Pressure induced FFLO instability in multi-band superconductors

TL;DR

This paper explores how pressure-induced hybridization in multi-band superconductors can lead to an FFLO phase, an inhomogeneous superconducting state, even without an external magnetic field.

Contribution

It demonstrates that increasing hybridization in a two-band BCS superconductor destabilizes the BCS state, favoring the emergence of an FFLO phase.

Findings

Hybridization controls the stability of superconducting phases.

An FFLO phase emerges at high hybridization levels.
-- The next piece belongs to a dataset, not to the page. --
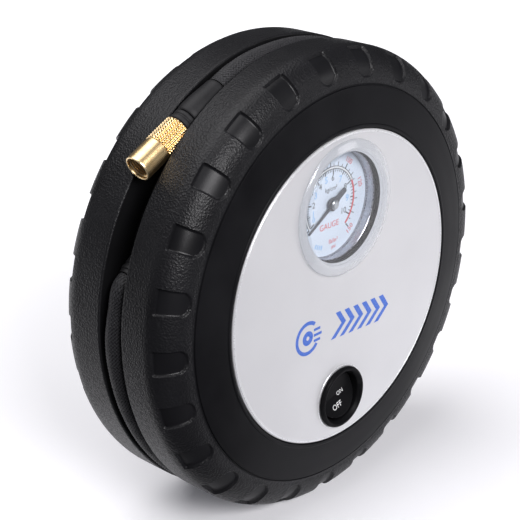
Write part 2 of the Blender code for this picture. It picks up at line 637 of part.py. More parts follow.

The transition occurs at zero temperature.

Abstract

Multi-band systems as intermetallic and heavy fermion compounds have quasi-particles arising from different orbitals at their Fermi surface. Since these quasi-particles have different masses or densities, there is a natural mismatch of the Fermi wave-vectors associated with different orbitals. This makes these materials potential candidates to observe exotic superconducting phases as Sarma or FFLO phases, even in the absence of an external magnetic field. The distinct orbitals coexisting at the Fermi surface are generally hybridized and their degree of mixing can be controlled by external pressure. In this Communication we investigate the existence of an FFLO phase in a two-band BCS superconductor controlled by hybridization. At zero temperature, as hybridization (pressure) increases we find that the BCS state becomes unstable with respect to an inhomogeneous superconducting state characterized by a single wave-vector q.